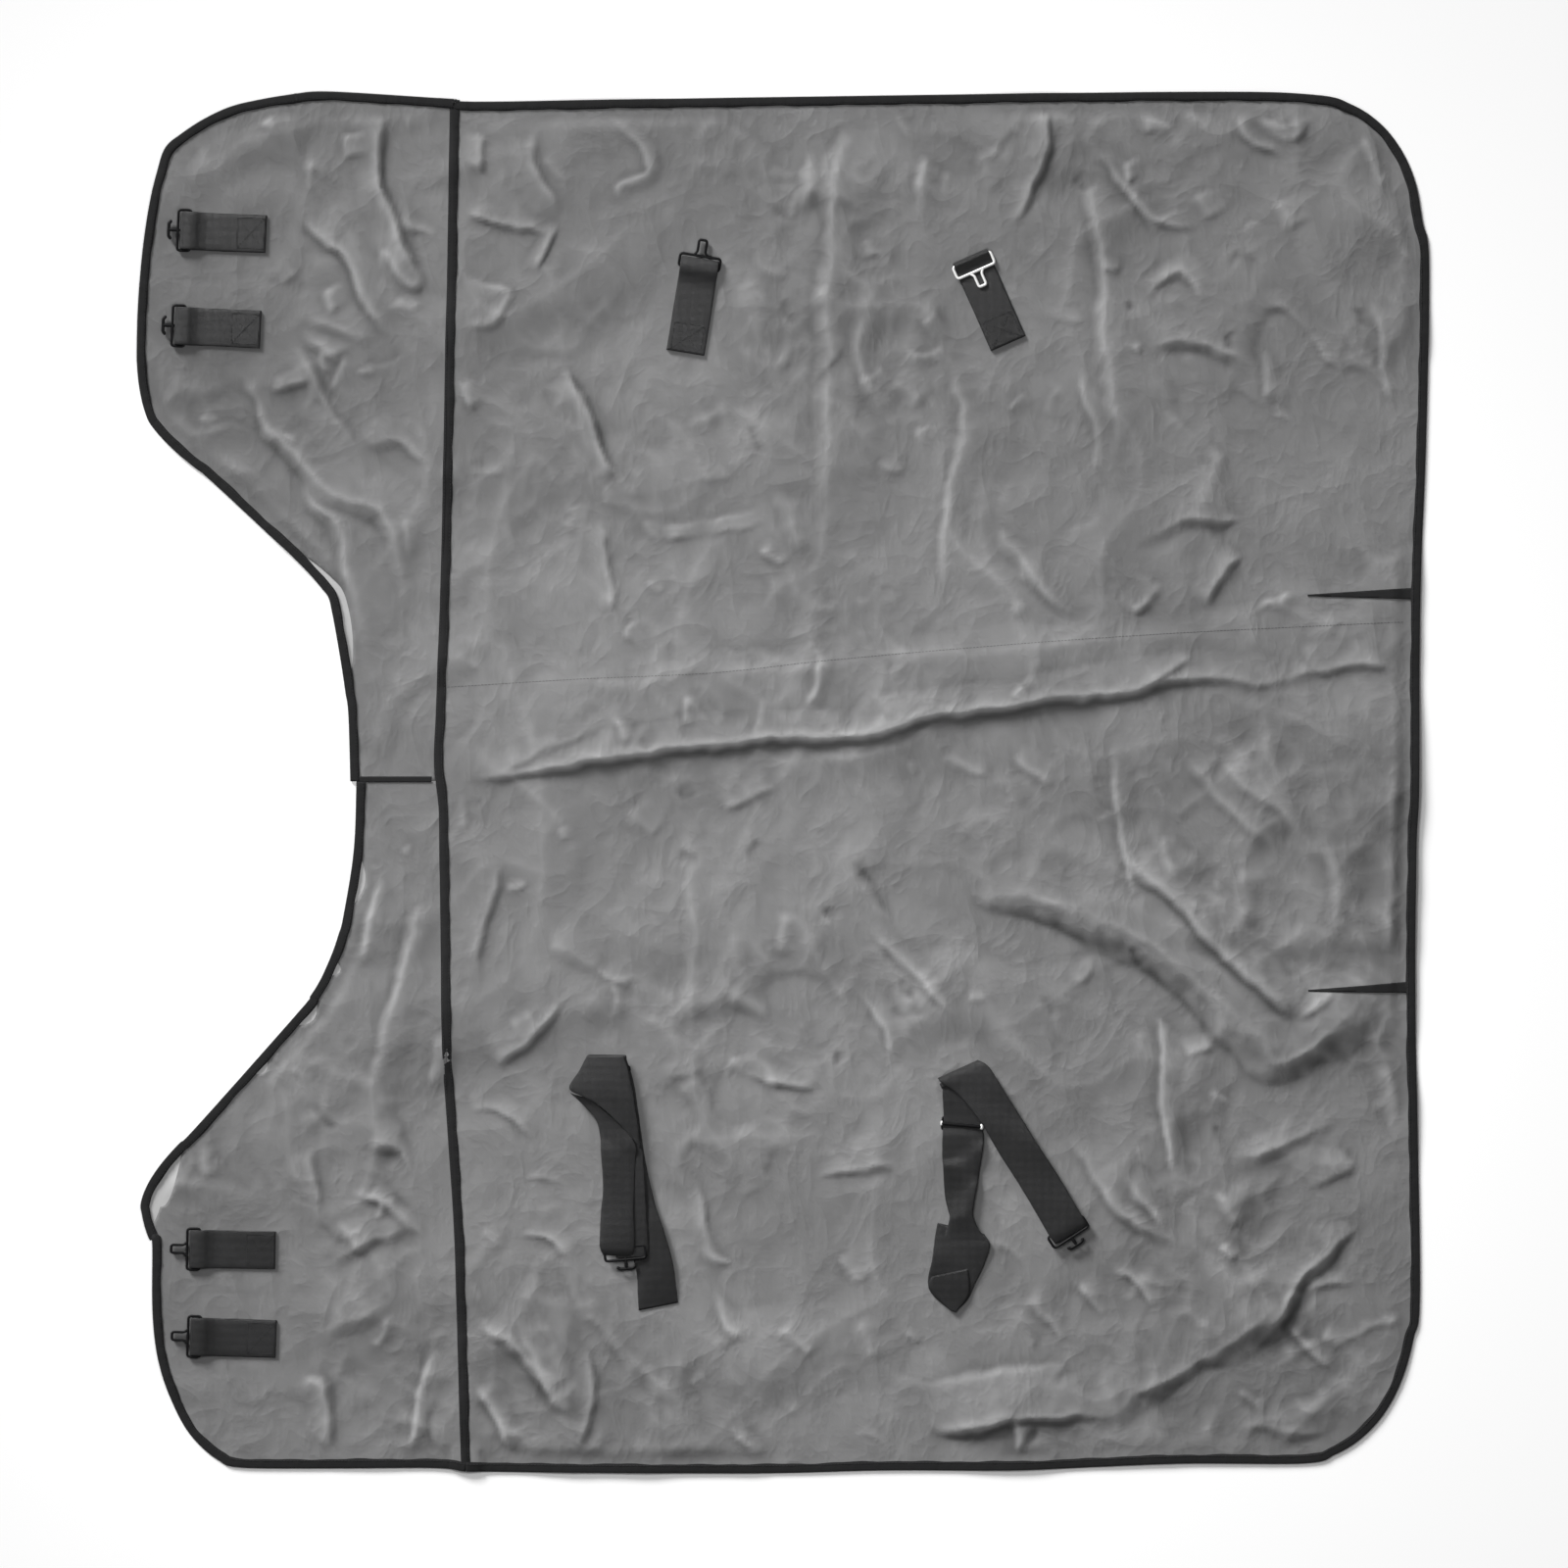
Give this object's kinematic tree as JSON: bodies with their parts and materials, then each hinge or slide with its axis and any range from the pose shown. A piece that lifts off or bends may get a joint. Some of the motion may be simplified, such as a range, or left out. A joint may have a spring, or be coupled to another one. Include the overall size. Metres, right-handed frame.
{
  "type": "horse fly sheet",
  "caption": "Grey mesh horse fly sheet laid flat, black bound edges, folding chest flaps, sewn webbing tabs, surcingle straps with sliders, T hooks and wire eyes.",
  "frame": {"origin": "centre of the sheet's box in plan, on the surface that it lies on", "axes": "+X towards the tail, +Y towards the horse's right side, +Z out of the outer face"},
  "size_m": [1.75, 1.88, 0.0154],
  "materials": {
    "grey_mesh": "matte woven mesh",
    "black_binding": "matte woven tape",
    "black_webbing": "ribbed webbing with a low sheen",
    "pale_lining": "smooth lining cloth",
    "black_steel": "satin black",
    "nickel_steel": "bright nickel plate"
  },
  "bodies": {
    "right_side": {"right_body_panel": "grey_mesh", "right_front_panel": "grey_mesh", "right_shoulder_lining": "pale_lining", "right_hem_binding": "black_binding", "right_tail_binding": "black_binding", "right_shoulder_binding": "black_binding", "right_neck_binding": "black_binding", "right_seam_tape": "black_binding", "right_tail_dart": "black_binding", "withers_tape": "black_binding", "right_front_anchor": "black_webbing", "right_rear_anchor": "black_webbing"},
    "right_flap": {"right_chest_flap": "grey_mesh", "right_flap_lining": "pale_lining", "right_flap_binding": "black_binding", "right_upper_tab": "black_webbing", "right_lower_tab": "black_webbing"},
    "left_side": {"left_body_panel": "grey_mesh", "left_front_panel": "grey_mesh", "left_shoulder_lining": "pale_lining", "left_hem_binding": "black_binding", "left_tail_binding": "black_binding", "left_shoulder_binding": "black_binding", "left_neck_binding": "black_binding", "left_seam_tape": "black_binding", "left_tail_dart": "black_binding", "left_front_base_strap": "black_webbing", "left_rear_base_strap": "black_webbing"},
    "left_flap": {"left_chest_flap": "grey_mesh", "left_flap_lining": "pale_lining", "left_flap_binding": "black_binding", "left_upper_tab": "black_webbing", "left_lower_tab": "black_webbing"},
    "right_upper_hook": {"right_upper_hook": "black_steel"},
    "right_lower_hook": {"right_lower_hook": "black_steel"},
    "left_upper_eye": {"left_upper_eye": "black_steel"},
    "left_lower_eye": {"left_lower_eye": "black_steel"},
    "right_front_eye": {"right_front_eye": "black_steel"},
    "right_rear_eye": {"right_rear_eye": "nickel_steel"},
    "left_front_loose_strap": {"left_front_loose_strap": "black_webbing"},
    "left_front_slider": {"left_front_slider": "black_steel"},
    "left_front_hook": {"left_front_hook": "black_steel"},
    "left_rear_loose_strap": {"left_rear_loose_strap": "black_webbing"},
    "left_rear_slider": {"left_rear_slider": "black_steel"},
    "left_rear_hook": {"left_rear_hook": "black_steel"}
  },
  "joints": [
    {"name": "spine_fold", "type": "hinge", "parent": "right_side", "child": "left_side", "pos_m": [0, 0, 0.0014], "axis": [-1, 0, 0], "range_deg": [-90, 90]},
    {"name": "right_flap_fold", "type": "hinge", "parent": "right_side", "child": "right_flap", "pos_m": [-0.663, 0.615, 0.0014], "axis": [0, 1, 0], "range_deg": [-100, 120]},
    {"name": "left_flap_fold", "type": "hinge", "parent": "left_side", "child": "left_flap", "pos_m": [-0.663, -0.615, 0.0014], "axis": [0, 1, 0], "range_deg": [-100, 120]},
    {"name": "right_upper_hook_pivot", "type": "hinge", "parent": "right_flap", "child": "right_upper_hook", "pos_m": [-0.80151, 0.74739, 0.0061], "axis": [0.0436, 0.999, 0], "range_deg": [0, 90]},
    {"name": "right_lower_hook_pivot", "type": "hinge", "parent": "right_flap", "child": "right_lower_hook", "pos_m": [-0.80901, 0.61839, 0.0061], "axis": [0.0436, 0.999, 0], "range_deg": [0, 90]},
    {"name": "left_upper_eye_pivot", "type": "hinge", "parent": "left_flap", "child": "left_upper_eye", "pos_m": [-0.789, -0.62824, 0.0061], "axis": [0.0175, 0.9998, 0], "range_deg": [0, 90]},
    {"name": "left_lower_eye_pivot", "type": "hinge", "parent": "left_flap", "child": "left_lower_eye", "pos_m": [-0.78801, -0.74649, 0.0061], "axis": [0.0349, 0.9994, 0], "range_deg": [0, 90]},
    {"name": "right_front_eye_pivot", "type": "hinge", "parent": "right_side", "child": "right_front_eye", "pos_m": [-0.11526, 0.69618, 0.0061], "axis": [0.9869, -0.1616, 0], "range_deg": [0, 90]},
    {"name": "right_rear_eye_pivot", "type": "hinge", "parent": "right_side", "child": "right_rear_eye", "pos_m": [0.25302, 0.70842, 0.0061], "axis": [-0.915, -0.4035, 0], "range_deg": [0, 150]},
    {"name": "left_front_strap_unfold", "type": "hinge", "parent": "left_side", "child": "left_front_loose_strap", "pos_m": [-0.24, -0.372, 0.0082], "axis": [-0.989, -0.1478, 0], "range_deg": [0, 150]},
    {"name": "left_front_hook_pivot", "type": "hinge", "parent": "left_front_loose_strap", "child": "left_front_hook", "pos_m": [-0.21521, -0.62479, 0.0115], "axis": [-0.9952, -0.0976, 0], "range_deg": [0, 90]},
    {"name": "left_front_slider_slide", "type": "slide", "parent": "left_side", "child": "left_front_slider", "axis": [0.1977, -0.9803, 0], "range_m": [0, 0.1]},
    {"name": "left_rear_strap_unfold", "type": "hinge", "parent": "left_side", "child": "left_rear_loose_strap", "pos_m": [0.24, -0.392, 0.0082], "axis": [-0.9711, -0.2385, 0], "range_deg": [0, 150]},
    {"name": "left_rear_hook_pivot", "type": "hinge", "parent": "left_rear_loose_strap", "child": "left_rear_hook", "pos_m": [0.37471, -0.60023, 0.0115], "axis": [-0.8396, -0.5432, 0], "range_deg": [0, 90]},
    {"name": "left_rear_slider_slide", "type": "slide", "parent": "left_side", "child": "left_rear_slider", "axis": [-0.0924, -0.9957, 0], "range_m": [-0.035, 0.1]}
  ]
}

+ + + + +

Extract all of the data shown above and repeat it verbatim.

§ **Solution for this exercise**:
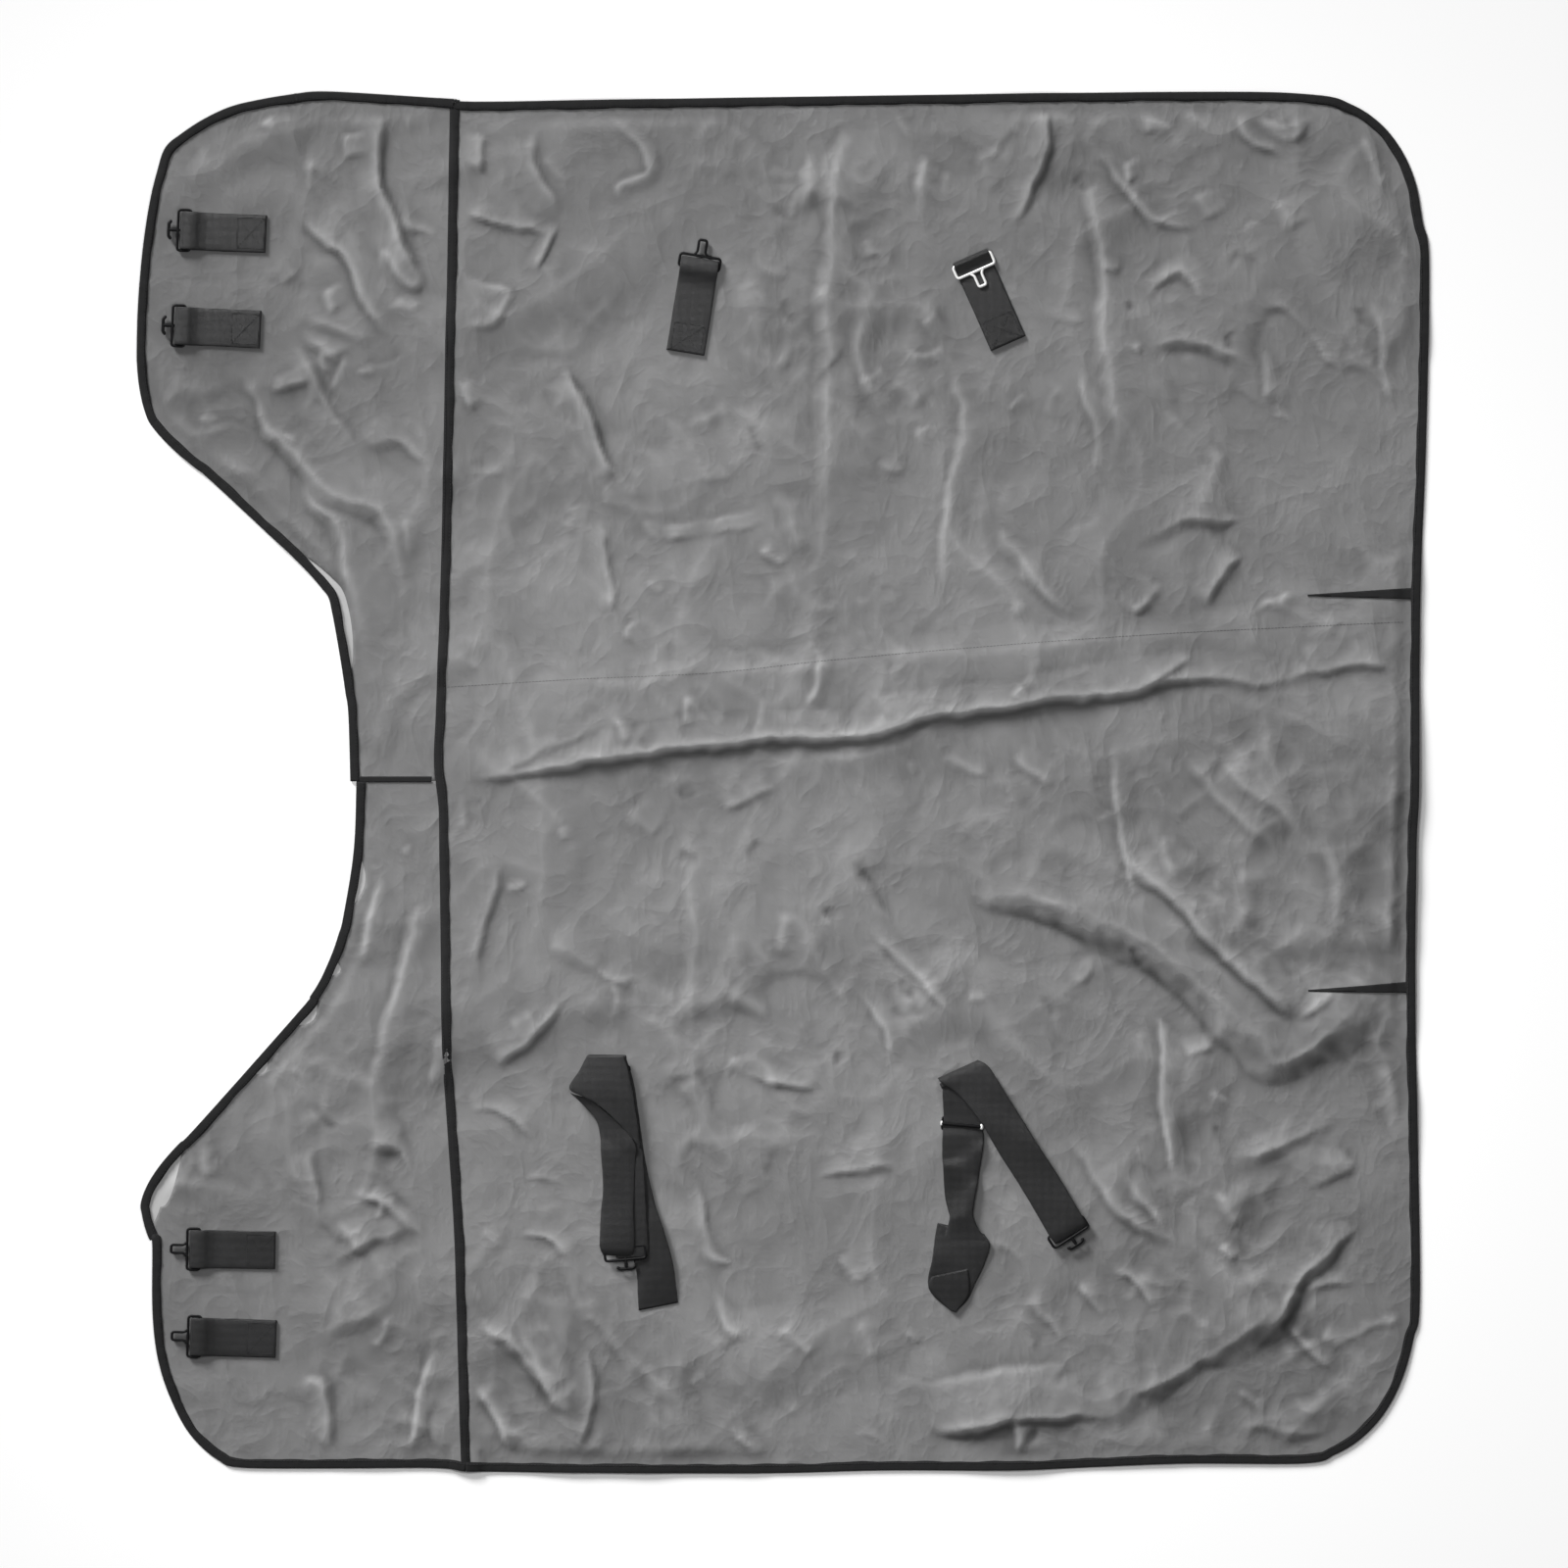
Give this object's kinematic tree as JSON: bodies with their parts and materials, then each hinge or slide with its axis and any range from the pose shown. A piece that lifts off or bends may get a joint. Some of the motion may be simplified, such as a range, or left out. A joint may have a spring, or be coupled to another one. Include the overall size. Metres, right-handed frame.
{
  "type": "horse fly sheet",
  "caption": "Grey mesh horse fly sheet laid flat, black bound edges, folding chest flaps, sewn webbing tabs, surcingle straps with sliders, T hooks and wire eyes.",
  "frame": {"origin": "centre of the sheet's box in plan, on the surface that it lies on", "axes": "+X towards the tail, +Y towards the horse's right side, +Z out of the outer face"},
  "size_m": [1.75, 1.88, 0.0154],
  "materials": {
    "grey_mesh": "matte woven mesh",
    "black_binding": "matte woven tape",
    "black_webbing": "ribbed webbing with a low sheen",
    "pale_lining": "smooth lining cloth",
    "black_steel": "satin black",
    "nickel_steel": "bright nickel plate"
  },
  "bodies": {
    "right_side": {"right_body_panel": "grey_mesh", "right_front_panel": "grey_mesh", "right_shoulder_lining": "pale_lining", "right_hem_binding": "black_binding", "right_tail_binding": "black_binding", "right_shoulder_binding": "black_binding", "right_neck_binding": "black_binding", "right_seam_tape": "black_binding", "right_tail_dart": "black_binding", "withers_tape": "black_binding", "right_front_anchor": "black_webbing", "right_rear_anchor": "black_webbing"},
    "right_flap": {"right_chest_flap": "grey_mesh", "right_flap_lining": "pale_lining", "right_flap_binding": "black_binding", "right_upper_tab": "black_webbing", "right_lower_tab": "black_webbing"},
    "left_side": {"left_body_panel": "grey_mesh", "left_front_panel": "grey_mesh", "left_shoulder_lining": "pale_lining", "left_hem_binding": "black_binding", "left_tail_binding": "black_binding", "left_shoulder_binding": "black_binding", "left_neck_binding": "black_binding", "left_seam_tape": "black_binding", "left_tail_dart": "black_binding", "left_front_base_strap": "black_webbing", "left_rear_base_strap": "black_webbing"},
    "left_flap": {"left_chest_flap": "grey_mesh", "left_flap_lining": "pale_lining", "left_flap_binding": "black_binding", "left_upper_tab": "black_webbing", "left_lower_tab": "black_webbing"},
    "right_upper_hook": {"right_upper_hook": "black_steel"},
    "right_lower_hook": {"right_lower_hook": "black_steel"},
    "left_upper_eye": {"left_upper_eye": "black_steel"},
    "left_lower_eye": {"left_lower_eye": "black_steel"},
    "right_front_eye": {"right_front_eye": "black_steel"},
    "right_rear_eye": {"right_rear_eye": "nickel_steel"},
    "left_front_loose_strap": {"left_front_loose_strap": "black_webbing"},
    "left_front_slider": {"left_front_slider": "black_steel"},
    "left_front_hook": {"left_front_hook": "black_steel"},
    "left_rear_loose_strap": {"left_rear_loose_strap": "black_webbing"},
    "left_rear_slider": {"left_rear_slider": "black_steel"},
    "left_rear_hook": {"left_rear_hook": "black_steel"}
  },
  "joints": [
    {"name": "spine_fold", "type": "hinge", "parent": "right_side", "child": "left_side", "pos_m": [0, 0, 0.0014], "axis": [-1, 0, 0], "range_deg": [-90, 90]},
    {"name": "right_flap_fold", "type": "hinge", "parent": "right_side", "child": "right_flap", "pos_m": [-0.663, 0.615, 0.0014], "axis": [0, 1, 0], "range_deg": [-100, 120]},
    {"name": "left_flap_fold", "type": "hinge", "parent": "left_side", "child": "left_flap", "pos_m": [-0.663, -0.615, 0.0014], "axis": [0, 1, 0], "range_deg": [-100, 120]},
    {"name": "right_upper_hook_pivot", "type": "hinge", "parent": "right_flap", "child": "right_upper_hook", "pos_m": [-0.80151, 0.74739, 0.0061], "axis": [0.0436, 0.999, 0], "range_deg": [0, 90]},
    {"name": "right_lower_hook_pivot", "type": "hinge", "parent": "right_flap", "child": "right_lower_hook", "pos_m": [-0.80901, 0.61839, 0.0061], "axis": [0.0436, 0.999, 0], "range_deg": [0, 90]},
    {"name": "left_upper_eye_pivot", "type": "hinge", "parent": "left_flap", "child": "left_upper_eye", "pos_m": [-0.789, -0.62824, 0.0061], "axis": [0.0175, 0.9998, 0], "range_deg": [0, 90]},
    {"name": "left_lower_eye_pivot", "type": "hinge", "parent": "left_flap", "child": "left_lower_eye", "pos_m": [-0.78801, -0.74649, 0.0061], "axis": [0.0349, 0.9994, 0], "range_deg": [0, 90]},
    {"name": "right_front_eye_pivot", "type": "hinge", "parent": "right_side", "child": "right_front_eye", "pos_m": [-0.11526, 0.69618, 0.0061], "axis": [0.9869, -0.1616, 0], "range_deg": [0, 90]},
    {"name": "right_rear_eye_pivot", "type": "hinge", "parent": "right_side", "child": "right_rear_eye", "pos_m": [0.25302, 0.70842, 0.0061], "axis": [-0.915, -0.4035, 0], "range_deg": [0, 150]},
    {"name": "left_front_strap_unfold", "type": "hinge", "parent": "left_side", "child": "left_front_loose_strap", "pos_m": [-0.24, -0.372, 0.0082], "axis": [-0.989, -0.1478, 0], "range_deg": [0, 150]},
    {"name": "left_front_hook_pivot", "type": "hinge", "parent": "left_front_loose_strap", "child": "left_front_hook", "pos_m": [-0.21521, -0.62479, 0.0115], "axis": [-0.9952, -0.0976, 0], "range_deg": [0, 90]},
    {"name": "left_front_slider_slide", "type": "slide", "parent": "left_side", "child": "left_front_slider", "axis": [0.1977, -0.9803, 0], "range_m": [0, 0.1]},
    {"name": "left_rear_strap_unfold", "type": "hinge", "parent": "left_side", "child": "left_rear_loose_strap", "pos_m": [0.24, -0.392, 0.0082], "axis": [-0.9711, -0.2385, 0], "range_deg": [0, 150]},
    {"name": "left_rear_hook_pivot", "type": "hinge", "parent": "left_rear_loose_strap", "child": "left_rear_hook", "pos_m": [0.37471, -0.60023, 0.0115], "axis": [-0.8396, -0.5432, 0], "range_deg": [0, 90]},
    {"name": "left_rear_slider_slide", "type": "slide", "parent": "left_side", "child": "left_rear_slider", "axis": [-0.0924, -0.9957, 0], "range_m": [-0.035, 0.1]}
  ]
}